Looking at my life from an outside point of view is almost sickeningly sweet.. I have it so easy! I have a boyfriend who supports me and my two kid that aren't his biological children. We live in a nice neighborhood in a nice house. He has a great job and I have been able to stay at home with the kids, waste time on the computer or what not all day, and generally just do my own thing. Probably at least the better half of the week he cooks dinner when he comes home, and nearly every time I ask he will watch the kids (all 3 of them now) if I need/want to get out for a bit. He has no expectations of me other than to love him and take care of the kids. Why can't I do those simple things better?
Why can't I have the house spotless every day?
Why can't I have dinner ready, or at least partially prepared for him?
Why can't I stick to a meal plan, a shopping list, a schedule, a budget... ?
Why can't I spend the day actually interacting and loving on my kids instead of getting irritated at hearing "no" for the hundredth time from my two year old, or feeling inconvenienced when I'm hiking up my shirt to feed the new baby (who by the way we've discovered is a bottomless pit.)

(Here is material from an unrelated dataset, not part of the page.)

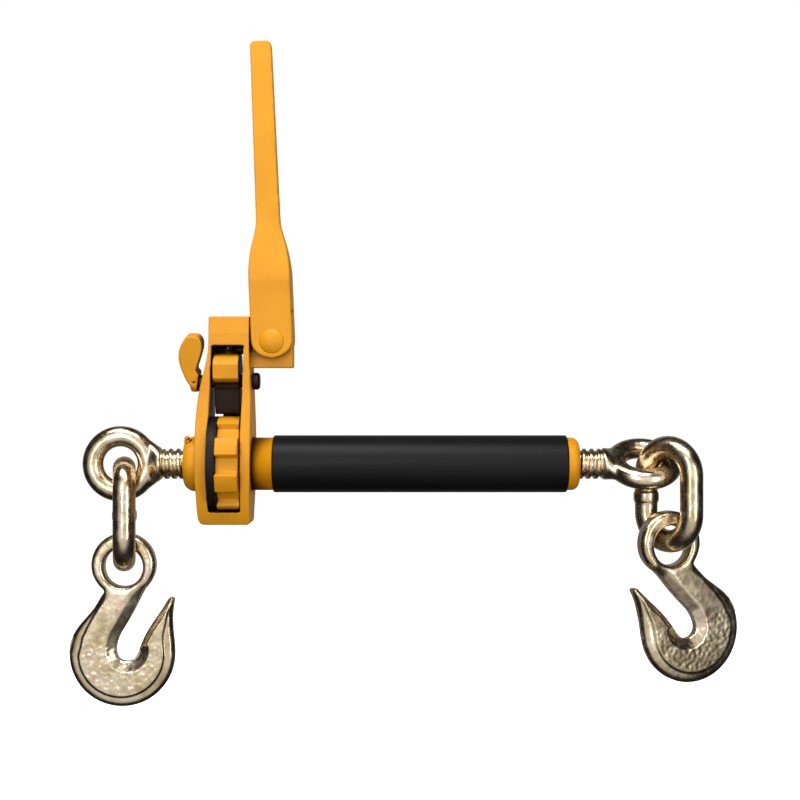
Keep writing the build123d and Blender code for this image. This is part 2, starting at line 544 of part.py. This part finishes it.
def left_link():
    return hang(link(), LEFT_LINK_TOP, -90 + LEFT_LINK_TURN)


def right_link():
    return hang(link(), RIGHT_LINK_TOP, -RIGHT_LINK_TURN)


def left_grab_hook():
    return Pos(*LEFT_LINK_TOP) * Pos(0, 0, -LEFT_HOOK_DROP) * grab_hook()


def right_grab_hook():
    swung = Rot(0, -RIGHT_HOOK_SWING, 0) * grab_hook().mirror(Plane.YZ)
    return Pos(*RIGHT_LINK_TOP) * Pos(0, 0, -RIGHT_HOOK_DROP) * Rot(0, 0, RIGHT_HOOK_TURN) * swung


# ---- write one STEP for each piece ---------------------------------------------------------------
NODES = (
    ratchet_housing, grease_nipple, handle, handle_pin, handle_pin_washer, pawl, pawl_shaft, pawl_lever,
    pawl_roll_pins, detent_plunger, detent_spring, ratchet_wheel, thrust_washer, wheel_key, barrel_tube,
    grip_sleeve, left_eye_bolt, right_eye_bolt, left_link, right_link, left_grab_hook, right_grab_hook,
)

os.makedirs("parts", exist_ok=True)
for node in NODES:
    export_step(node(), f"parts/{node.__name__}.step")
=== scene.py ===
import json
from math import cos, hypot, pi, radians, sin

import bmesh
import bpy
from mathutils import Euler, Matrix, Vector, noise


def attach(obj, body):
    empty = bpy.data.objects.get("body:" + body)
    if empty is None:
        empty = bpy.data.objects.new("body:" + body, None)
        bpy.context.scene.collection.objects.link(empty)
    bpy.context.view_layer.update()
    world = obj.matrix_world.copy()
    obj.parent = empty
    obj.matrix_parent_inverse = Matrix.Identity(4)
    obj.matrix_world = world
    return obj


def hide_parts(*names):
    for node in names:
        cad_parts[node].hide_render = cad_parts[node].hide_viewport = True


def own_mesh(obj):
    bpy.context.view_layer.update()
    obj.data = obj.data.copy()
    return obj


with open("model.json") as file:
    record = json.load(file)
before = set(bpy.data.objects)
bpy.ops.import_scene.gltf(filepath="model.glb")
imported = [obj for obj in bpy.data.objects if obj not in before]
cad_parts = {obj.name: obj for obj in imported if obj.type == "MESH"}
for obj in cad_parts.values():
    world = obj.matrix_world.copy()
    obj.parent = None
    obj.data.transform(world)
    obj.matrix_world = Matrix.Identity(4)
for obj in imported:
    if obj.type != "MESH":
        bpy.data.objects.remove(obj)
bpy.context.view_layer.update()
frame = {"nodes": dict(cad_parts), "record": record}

# The visual model of a ratchet load binder, in metres, in the CAD model's frame.
BODY_OF = {node: body for body, nodes in frame["record"]["behaviour"]["bodies"].items() for node in nodes}
SLOT_OF = {row["node"]: row["material_slot"] for row in frame["record"]["subparts"]}
MM = 0.001


# ---- materials -----------------------------------------------------------------------------------
# Colours are linear; noise scales are per metre and bump distances are in metres.
ENAMEL_TONES = (0.80, 0.335, 0.004), (0.73, 0.290, 0.003)
# Dark brown for painted shade in recesses and on the pawl's leg, and for grease on the shaft and roll pins.
GREASE_AND_SHADE = (0.020, 0.007, 0.002)
SHADE_REACH = 0.03   # how far the surroundings are searched for a recess, where shade is painted into the enamel
# The pawl's leg below its wing is painted dark brown, as shade.
PAWL_PAINTED_SHADE = ("Z", 0.0665, 0.0645)
SHAFT_GREASE = ("X", -0.170, -0.168)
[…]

I am so disappointed in myself. I have it so easy, yet I can't be successful. I'm not happy with how I carry out each role I play. I want to be good at it all.

I start every day feeling so optimistic (once I've gotten out of bed and had a cup of coffee, of course). I get a few simple chores done in the morning, and then it always seems to go downhill from there.

I need to figure this out.
I need to do so much better.
I don't want to let anyone down.
I don't want these years to pass by and look back and realize I didn't enjoy my babies like I should.
I don't want every day to be a struggle.